Many countries have attempted to maintain some form of contact with the Taliban since its take-over of Kabul, particularly through the Doha channel. But Turkey is among those in a stronger position to develop ties on the ground; albeit a situation that is full of risk.
Prof Han also believes further ties in Afghanistan allow President Erdogan to “broaden the chessboard” of his foreign policy and play to his AK Party’s support base.
“They consider Turkey as a country with a manifest destiny – an exceptional position within the Muslim world. It is based on Turkey’s past and its Ottoman heritage as the seat of the caliphate.”
“However, if that role amounts to a point where any country including Turkey becomes the sponsor… establishing a Sharia regime which is brutal in its practices… Turkey should not want itself there,” he adds.
Mr Erdogan’s move reportedly has more “rational” motives too – by improving Turkey’s strained relations with the US and Nato, and building influence to prevent flows of Afghan refugees to Turkey.
As for Qatar, officials will hope its role as a mediator will diminish, rather than aggravate, years of turbulence in the Gulf.
Doha has brokered negotiations between competing factions in several of the Middle East’s major conflicts.
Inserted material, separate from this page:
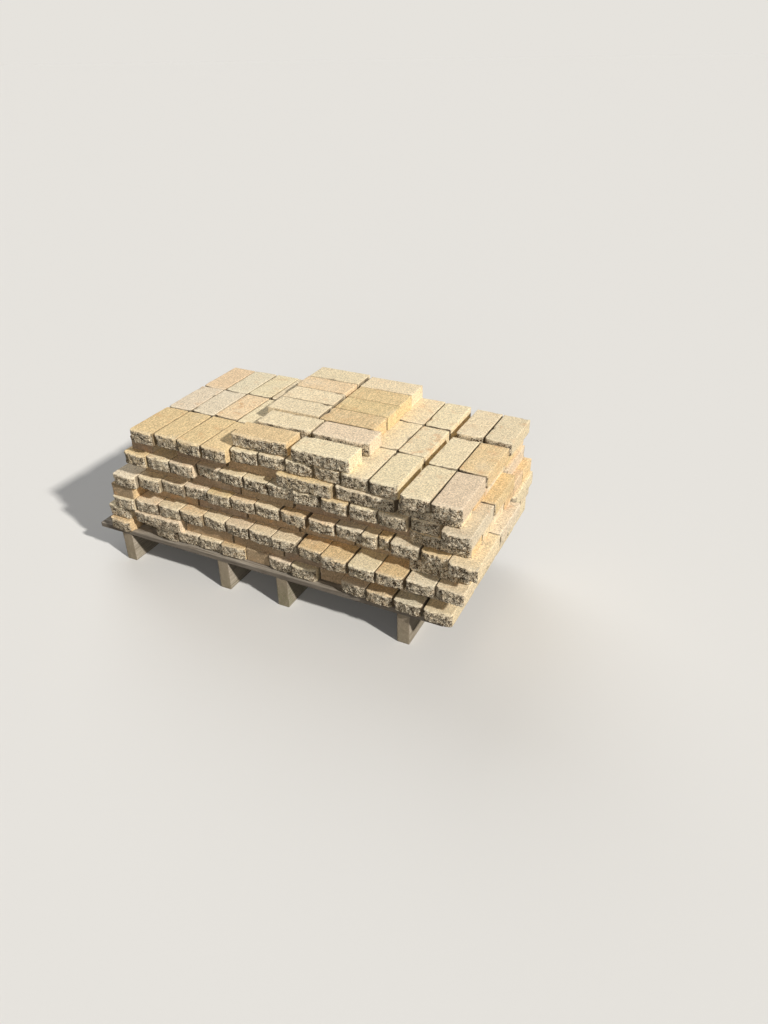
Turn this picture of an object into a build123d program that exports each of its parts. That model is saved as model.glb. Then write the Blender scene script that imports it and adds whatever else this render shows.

But in the wake of Arab Spring, its Gulf rivals accused it of siding with Islamists. In 2017, Saudi Arabia, the UAE, Egypt and Bahrain cut ties – since restored – accusing Qatar of getting too close to Iran and fuelling instability via its state-owned news channel Al Jazeera; claims it rejected.
For now, with a deeply uncertain situation for the people of Afghanistan, Qatar and Turkey are among those talking to the Taliban for many in the outside world; while China and Russia also compete for future access in Kabul.
Prof Han says this amounts to a least worst option, what he calls the most “collaborative approach”.
“Turkey, being a member of the West, is more susceptible to pressure from the West over [human rights] issues,” he says.
The ripples from the Taliban’s take-over have only just begun. The lives of millions of ordinary Afghans depend on how they spread out.